- [DATA SECTION]:
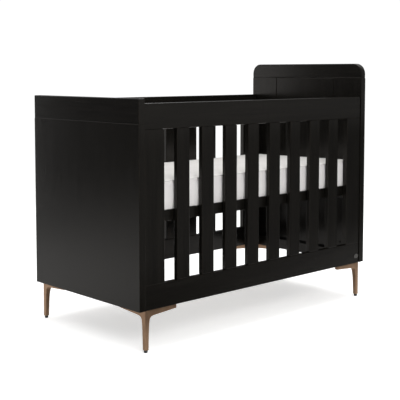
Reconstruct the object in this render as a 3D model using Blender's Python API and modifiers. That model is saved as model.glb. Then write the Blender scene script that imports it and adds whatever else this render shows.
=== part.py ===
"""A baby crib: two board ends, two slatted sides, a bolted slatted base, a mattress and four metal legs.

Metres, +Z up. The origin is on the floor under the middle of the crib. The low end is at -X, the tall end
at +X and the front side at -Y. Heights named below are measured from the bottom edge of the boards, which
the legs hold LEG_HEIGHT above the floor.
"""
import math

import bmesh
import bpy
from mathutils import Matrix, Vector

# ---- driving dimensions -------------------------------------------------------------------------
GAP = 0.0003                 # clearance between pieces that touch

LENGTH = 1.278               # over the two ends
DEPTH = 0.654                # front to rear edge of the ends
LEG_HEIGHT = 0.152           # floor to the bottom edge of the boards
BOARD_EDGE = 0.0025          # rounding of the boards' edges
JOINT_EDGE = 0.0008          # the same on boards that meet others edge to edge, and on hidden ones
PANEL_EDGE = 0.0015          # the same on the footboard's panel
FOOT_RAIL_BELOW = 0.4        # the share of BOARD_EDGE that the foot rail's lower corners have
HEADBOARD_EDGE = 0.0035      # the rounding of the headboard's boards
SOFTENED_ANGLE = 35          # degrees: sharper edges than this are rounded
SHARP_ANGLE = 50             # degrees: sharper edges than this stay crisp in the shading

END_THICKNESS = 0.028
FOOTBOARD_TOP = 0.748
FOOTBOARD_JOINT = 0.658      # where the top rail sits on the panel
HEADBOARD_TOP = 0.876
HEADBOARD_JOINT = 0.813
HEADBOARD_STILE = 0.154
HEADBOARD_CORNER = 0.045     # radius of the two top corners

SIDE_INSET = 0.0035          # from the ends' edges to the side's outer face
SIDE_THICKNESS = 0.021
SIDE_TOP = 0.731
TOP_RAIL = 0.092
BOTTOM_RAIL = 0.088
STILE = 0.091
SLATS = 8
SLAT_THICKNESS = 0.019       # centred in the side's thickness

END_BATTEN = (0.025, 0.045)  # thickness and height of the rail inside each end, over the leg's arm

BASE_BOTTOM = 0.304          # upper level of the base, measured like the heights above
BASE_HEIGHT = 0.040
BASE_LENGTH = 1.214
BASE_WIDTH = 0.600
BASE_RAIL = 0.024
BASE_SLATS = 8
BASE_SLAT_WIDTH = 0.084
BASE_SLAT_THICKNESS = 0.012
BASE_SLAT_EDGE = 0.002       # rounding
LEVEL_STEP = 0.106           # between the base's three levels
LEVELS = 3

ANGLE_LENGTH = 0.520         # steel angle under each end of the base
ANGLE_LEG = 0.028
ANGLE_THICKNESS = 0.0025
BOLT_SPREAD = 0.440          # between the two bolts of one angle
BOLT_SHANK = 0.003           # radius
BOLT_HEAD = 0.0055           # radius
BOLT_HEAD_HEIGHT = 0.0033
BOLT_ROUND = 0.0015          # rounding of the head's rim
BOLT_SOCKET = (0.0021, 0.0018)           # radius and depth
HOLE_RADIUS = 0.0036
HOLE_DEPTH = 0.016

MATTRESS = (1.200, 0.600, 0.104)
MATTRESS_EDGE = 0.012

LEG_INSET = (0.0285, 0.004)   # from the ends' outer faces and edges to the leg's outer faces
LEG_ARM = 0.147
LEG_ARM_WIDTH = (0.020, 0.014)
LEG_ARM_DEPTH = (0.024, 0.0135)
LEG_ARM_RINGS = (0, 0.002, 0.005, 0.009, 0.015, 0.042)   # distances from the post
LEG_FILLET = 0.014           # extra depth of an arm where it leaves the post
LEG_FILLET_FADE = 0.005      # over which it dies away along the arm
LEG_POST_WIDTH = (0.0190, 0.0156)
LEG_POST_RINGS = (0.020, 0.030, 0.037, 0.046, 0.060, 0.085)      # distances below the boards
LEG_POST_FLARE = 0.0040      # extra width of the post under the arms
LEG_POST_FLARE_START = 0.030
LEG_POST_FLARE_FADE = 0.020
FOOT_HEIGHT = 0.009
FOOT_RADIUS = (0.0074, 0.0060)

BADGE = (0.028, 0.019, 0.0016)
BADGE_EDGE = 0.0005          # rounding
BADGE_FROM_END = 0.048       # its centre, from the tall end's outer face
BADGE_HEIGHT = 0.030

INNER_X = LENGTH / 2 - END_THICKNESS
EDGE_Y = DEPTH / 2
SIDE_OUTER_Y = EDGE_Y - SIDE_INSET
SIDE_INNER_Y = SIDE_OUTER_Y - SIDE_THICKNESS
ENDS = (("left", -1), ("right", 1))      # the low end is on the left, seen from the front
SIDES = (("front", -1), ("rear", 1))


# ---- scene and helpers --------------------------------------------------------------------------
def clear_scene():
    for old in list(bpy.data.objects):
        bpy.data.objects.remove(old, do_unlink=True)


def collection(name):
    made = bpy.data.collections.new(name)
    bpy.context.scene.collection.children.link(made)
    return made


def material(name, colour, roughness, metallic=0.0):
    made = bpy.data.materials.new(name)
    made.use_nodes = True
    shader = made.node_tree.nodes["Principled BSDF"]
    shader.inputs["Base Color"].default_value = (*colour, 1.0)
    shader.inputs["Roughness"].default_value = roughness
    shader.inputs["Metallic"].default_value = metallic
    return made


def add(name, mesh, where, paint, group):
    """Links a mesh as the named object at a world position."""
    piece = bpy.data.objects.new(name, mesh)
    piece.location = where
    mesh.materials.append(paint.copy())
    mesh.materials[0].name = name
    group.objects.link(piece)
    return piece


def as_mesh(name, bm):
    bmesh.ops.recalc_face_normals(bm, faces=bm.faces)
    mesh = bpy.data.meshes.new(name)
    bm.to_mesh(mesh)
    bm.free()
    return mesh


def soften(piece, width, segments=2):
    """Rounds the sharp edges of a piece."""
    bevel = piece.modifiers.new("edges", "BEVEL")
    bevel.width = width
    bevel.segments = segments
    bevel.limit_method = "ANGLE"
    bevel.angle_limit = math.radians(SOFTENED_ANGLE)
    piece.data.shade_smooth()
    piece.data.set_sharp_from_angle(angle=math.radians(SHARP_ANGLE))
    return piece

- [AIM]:
Pick out each line in the material containing "this".

- [RESPONSE TO THE EXERCISE]:
Reconstruct the object in this render as a 3D model using Blender's Python API and modifiers. That model is saved as model.glb. Then write the Blender scene script that imports it and adds whatever else this render shows.
SOFTENED_ANGLE = 35          # degrees: sharper edges than this are rounded
SHARP_ANGLE = 50             # degrees: sharper edges than this stay crisp in the shading